The outstanding fact about the synnomic life of the ruder peoples is perhaps this--that there is hardly any privacy. Of course, many other drawbacks must be taken into account also--no wide-thrown communications, no analytic language, no writing, no books, and so on; but perhaps being in a crowd all the time is the worst drawback of all. For, as Disraeli says in _Sybil_, gregariousness is not association. Constant herding and huddling together hinders the development of personality. That independence of character which is the prime condition of syntelic society cannot mature, even though the germs be there. No one has a chance of withdrawing into his own soul. Therefore the individual does not experience that silent conversation with self which is reflection. Instead of turning inwards, he turns outwards. In short, he imitates.

But how, it may be objected, does evolution take place, if every one imitates every one else? Certainly, it looks at first sight like a vicious circle. Nevertheless, there is room for a certain progress, or at any rate for a certain process of change. To analyse its psychological springs would take us too long. If a phrase will do instead of an explanation, we may sum them up, with the brilliant French psychologist, Tarde, as "a cross-fertilization of imitations." We need not, however, go far to get an impression of how this process of change works. It is going on every day in our midst under the name of "change of fashion." When one purchases the latest thing in ties or straw hats, one is not aiming at a rational form of dress. If there is progress in this direction, it is subconscious. The underlying spiritual condition is not inaptly described by Dr. Lloyd Morgan as "a sheep-through-the-gapishness."

From a moral point of view, this lack of capacity for private judgment is equivalent to a want of moral freedom. We have seen how relatively external are the sanctions of savage life. This does not mean, of course, that there is no answering judgment in the mind of the individual when he follows his customs. He says, "It is the custom; therefore it is right." But this judgment can scarcely be said to proceed from a truly judging, that is to say, critical, self. The man watches his neighbours, taking his cue from them. His judgment is a judgment of sense. He does not look inwards to principle. A moral principle is a standard that can, by means of thought, be transferred from one sensible situation to another sensible situation. The general law, and its application to the situation present now to the senses, are considered apart, before being put together. Consequently, a possible application, however strongly suggested by custom, fashion, the action of one's neighbours, one's own impulse or prejudice, or what not, can be resisted, if it appear on reflection not to be really suited to the circumstances. In short, in order to be rational and "put two and two together," one must be able to entertain two and two as distinct conceptions. Perceptions, on the contrary, can only be compared in the lump. Just as in the chapter on language we saw how man began by talking in holophrases, and only gradually attained to analytic, that is, separable, elements of speech, so in this chapter we have to note the strictly parallel development from confusion to distinction on the side of thought.

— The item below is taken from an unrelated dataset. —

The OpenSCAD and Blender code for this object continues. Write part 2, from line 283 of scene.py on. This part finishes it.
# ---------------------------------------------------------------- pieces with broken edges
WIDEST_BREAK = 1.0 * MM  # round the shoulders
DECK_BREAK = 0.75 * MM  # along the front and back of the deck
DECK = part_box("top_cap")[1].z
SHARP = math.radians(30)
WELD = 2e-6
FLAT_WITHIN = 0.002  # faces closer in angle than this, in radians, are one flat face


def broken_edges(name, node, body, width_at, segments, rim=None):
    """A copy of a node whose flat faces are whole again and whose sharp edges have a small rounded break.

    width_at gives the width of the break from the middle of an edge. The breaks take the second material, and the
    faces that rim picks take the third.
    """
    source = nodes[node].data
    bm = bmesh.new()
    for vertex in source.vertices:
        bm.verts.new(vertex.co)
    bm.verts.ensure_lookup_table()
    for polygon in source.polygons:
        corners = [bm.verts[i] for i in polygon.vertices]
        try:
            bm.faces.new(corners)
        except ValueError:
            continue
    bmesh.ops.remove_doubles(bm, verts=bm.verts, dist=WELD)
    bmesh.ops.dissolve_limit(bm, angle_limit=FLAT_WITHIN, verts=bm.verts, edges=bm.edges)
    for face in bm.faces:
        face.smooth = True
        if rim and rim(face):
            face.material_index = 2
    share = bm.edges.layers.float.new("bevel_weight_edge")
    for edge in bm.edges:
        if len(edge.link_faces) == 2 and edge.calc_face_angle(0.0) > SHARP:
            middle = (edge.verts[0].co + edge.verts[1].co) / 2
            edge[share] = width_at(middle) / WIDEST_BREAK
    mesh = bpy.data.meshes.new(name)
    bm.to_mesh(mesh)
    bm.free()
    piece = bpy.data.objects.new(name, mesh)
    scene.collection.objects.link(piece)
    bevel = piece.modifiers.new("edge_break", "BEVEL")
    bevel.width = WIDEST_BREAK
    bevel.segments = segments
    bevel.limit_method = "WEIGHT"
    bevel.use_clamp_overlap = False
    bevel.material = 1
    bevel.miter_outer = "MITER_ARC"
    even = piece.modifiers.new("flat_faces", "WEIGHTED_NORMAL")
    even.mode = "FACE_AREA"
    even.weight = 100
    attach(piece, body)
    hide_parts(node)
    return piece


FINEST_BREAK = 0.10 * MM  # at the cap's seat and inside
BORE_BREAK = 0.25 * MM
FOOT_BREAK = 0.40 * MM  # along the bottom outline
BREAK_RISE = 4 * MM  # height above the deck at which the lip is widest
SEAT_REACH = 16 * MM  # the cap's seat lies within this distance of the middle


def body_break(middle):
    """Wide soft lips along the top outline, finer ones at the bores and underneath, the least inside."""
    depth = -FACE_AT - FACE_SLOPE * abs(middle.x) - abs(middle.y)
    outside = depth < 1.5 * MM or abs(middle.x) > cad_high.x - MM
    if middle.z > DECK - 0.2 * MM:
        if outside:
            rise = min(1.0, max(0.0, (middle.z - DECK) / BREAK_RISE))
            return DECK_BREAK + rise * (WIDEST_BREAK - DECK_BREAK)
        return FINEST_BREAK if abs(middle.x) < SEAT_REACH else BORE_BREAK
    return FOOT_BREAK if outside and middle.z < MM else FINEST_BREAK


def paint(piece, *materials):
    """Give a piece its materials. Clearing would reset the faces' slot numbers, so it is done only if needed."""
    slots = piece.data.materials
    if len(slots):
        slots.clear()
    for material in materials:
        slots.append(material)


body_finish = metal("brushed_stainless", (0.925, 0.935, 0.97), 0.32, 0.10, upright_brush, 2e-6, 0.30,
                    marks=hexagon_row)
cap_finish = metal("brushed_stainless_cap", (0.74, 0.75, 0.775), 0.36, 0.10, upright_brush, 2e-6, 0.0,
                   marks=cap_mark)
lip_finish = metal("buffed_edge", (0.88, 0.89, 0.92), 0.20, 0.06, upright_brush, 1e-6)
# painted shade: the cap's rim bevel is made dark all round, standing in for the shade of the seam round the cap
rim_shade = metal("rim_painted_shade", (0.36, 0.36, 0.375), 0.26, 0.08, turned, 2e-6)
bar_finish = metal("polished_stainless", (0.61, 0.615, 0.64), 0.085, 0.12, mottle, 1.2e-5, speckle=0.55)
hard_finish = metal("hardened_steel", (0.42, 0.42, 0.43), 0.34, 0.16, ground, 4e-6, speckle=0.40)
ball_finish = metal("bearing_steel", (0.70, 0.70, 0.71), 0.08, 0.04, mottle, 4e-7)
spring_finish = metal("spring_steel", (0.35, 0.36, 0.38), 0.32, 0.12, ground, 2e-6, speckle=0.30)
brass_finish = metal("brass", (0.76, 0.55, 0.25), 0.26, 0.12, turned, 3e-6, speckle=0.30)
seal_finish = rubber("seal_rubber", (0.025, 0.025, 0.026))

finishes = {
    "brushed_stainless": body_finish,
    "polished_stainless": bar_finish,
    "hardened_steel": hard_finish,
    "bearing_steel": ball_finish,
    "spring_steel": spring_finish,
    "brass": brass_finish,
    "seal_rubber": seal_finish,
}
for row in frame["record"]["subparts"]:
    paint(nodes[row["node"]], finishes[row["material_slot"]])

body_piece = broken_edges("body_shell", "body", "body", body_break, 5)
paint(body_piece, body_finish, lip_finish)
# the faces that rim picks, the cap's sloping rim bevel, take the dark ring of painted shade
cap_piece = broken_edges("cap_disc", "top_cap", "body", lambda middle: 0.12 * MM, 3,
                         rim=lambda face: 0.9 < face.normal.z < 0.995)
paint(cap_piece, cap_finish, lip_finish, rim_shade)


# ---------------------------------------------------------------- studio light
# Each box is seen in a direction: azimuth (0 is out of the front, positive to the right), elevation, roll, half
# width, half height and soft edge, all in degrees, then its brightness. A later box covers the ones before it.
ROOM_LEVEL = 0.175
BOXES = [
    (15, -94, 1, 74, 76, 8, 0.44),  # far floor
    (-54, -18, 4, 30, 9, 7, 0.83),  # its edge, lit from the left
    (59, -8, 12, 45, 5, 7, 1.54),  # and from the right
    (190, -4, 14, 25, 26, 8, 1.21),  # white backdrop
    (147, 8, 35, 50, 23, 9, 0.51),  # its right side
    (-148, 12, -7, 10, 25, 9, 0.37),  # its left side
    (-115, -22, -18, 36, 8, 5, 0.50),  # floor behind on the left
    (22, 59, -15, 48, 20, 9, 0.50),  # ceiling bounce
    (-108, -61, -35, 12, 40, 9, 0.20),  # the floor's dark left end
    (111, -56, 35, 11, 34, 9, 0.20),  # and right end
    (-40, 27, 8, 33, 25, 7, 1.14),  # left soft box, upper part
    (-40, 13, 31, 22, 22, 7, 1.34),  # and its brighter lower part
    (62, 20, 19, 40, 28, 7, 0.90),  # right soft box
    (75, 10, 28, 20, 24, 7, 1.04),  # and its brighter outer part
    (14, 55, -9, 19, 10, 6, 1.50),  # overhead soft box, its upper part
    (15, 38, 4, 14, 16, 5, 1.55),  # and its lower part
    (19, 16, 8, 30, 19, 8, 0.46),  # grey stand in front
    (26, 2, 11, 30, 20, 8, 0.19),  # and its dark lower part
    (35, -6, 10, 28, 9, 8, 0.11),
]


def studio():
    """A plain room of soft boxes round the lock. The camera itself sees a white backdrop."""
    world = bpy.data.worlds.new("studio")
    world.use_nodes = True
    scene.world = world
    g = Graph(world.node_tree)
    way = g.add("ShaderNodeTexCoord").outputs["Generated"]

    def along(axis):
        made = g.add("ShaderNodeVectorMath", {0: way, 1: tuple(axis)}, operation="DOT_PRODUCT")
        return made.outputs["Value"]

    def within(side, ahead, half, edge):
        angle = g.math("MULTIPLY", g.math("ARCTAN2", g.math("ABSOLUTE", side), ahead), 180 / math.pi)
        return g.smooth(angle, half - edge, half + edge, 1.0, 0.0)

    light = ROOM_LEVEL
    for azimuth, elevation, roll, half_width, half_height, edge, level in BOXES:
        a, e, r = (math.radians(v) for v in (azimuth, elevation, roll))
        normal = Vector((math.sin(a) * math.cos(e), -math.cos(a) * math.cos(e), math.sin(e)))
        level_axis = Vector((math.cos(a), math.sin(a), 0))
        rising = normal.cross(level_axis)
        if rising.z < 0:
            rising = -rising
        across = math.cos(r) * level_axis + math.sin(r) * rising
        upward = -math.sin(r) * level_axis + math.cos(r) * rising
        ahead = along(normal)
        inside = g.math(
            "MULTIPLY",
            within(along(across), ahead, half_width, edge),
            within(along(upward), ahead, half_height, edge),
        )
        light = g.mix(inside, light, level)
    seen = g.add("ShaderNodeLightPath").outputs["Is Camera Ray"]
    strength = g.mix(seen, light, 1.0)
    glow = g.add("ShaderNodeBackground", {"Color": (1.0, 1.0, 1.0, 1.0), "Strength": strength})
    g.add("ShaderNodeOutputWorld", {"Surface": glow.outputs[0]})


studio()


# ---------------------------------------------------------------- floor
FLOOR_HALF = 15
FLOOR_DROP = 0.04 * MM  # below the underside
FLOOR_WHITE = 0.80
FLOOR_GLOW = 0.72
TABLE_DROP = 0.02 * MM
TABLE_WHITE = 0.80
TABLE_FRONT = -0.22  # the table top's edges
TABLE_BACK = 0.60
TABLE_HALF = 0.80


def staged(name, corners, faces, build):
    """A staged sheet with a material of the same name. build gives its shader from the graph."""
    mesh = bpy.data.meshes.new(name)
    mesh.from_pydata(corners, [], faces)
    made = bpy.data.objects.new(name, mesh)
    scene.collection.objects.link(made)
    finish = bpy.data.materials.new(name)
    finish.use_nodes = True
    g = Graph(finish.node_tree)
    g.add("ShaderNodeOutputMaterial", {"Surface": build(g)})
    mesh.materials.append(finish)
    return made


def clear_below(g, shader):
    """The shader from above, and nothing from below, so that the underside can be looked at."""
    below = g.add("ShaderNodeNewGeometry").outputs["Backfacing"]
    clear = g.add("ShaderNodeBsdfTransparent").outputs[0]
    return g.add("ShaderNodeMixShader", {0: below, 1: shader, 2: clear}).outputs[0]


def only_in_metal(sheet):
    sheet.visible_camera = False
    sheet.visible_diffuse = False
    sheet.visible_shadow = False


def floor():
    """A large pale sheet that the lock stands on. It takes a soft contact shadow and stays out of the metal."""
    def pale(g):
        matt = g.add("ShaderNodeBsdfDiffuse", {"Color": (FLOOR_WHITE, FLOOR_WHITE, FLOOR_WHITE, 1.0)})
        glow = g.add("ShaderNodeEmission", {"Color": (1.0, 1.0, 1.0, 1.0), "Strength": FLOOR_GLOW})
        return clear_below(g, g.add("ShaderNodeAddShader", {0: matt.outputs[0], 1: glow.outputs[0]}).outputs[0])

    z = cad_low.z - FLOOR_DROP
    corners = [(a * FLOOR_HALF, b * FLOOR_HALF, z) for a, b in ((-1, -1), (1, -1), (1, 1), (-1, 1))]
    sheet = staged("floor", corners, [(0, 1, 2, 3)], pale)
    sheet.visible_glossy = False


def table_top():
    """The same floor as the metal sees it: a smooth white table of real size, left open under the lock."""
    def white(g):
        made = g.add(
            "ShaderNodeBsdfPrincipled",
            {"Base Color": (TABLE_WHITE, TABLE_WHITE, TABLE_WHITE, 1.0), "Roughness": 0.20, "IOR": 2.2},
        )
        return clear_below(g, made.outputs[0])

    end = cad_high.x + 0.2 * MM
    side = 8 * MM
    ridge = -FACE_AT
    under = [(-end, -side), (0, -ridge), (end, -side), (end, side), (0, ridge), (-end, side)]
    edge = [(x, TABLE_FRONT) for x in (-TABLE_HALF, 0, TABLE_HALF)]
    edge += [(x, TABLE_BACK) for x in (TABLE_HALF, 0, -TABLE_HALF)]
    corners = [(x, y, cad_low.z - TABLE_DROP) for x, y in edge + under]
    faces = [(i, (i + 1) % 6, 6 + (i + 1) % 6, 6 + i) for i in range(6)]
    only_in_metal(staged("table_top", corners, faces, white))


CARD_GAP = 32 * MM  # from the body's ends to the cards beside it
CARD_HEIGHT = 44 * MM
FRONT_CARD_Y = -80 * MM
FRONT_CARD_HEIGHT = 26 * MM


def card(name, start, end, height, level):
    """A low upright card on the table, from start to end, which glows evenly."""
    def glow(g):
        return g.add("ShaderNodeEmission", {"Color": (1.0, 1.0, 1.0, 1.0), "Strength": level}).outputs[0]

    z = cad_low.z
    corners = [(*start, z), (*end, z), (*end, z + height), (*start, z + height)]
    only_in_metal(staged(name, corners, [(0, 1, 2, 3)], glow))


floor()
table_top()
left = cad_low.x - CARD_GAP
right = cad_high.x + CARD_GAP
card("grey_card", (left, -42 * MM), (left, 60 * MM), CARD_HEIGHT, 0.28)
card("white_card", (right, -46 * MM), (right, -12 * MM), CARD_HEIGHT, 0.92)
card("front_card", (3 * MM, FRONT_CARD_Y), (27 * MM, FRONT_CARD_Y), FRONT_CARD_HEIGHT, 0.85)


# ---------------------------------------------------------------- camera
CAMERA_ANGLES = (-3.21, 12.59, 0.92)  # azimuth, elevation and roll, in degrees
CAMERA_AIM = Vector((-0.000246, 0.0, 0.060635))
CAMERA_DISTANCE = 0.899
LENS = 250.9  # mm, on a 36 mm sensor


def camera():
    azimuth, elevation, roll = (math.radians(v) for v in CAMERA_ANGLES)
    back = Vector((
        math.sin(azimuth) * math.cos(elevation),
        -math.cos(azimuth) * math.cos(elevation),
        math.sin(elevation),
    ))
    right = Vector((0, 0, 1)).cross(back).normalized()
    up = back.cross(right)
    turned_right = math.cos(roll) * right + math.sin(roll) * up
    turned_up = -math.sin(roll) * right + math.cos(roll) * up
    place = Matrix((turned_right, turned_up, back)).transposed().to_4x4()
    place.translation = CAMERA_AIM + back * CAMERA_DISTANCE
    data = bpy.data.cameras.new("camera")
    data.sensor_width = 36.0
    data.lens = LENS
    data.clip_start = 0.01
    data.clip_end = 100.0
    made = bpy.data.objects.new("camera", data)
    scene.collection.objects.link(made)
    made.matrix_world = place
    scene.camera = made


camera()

Savage morality, then, is not rational in the sense of analysed, but is, so to speak, impressionistic. We might, perhaps, describe it as the expression of a collective impression. It is best understood in the light of that branch of social psychology which usually goes by the name of "mob-psychology." Perhaps mob and mobbish are rather unfortunate terms. They are apt to make us think of the wilder explosions of collective feeling--panics, blood-mania, dancing-epidemics, and so on. But, though a savage society is by no means a mob in the sense of a weltering mass of humanity that has for the time being lost its head, the psychological considerations applying to the latter apply also to the former, when due allowance has been made for the fact that savage society is organized on a permanent basis. The difference between the two comes, in short, to this, that the mob as represented in the savage society is a mob consisting of many successive generations of men. Its tradition constitutes, as it were, a prolonged and abiding impression, which its conduct thereupon expresses.

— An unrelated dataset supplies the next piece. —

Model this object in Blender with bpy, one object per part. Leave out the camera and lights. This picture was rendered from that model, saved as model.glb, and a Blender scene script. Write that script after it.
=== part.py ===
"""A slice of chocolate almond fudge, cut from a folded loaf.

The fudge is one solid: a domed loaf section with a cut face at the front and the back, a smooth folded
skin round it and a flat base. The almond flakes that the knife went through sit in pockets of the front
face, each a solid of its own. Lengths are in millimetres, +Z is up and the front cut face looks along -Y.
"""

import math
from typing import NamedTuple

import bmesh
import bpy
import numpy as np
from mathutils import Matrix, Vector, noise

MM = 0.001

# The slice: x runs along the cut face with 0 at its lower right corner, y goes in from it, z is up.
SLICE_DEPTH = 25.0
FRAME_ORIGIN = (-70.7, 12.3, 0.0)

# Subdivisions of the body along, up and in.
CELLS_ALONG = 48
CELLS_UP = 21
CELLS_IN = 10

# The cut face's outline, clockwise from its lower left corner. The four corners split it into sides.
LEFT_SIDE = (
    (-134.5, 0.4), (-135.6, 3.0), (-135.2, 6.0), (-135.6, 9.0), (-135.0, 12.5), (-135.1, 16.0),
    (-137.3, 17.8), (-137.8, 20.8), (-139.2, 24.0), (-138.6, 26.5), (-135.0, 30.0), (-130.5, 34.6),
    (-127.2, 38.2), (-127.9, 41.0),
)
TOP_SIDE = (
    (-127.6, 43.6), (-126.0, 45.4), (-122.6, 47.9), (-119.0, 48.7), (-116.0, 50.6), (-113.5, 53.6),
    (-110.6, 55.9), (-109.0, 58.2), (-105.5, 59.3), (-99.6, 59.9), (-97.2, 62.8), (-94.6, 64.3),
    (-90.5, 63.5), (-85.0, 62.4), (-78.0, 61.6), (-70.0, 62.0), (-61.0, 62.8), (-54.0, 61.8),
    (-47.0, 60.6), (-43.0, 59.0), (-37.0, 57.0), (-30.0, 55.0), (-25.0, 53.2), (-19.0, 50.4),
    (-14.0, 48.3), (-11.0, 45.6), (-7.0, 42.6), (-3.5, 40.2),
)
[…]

Savage thought, then, is not able, because it does not try, to break up custom into separate pieces. Rather it plays round the edges of custom; religion especially, with its suggestion of the general sacredness of custom, helping it to do so. There is found in primitive society plenty of vague speculation that seeks to justify the existing. But to take the machine to bits in order to put it together differently is out of the reach of a type of intelligence which, though competent to grapple with details, takes its principles for granted. When progress comes, it comes by stealth, through imitating the letter, but refusing to imitate the spirit; until by means of legal fictions, ritual substitutions, and so on, the new takes the place of the old without any one noticing the fact.

Freedom, in the sense of intellectual freedom, may perhaps be said to have been born in one place and at one time--namely, in Greece in the fifth and fourth centuries B.C.[7] Of course, minglings and clashings of peoples had prepared the way. Ideas begin to count as soon as they break away from their local context. But Greece, in teaching the world the meaning of intellectual freedom, paved a way towards that most comprehensive form of freedom which is termed moral. Moral freedom is the will to give out more than you take in; to repay with interest the cost of your social education. It is the will to take thought about the meaning and end of human life, and by so doing to assist in creative evolution.

[Footnote 7: Political freedom, which is rather a different matter, is perhaps pre-eminently the discovery of England.]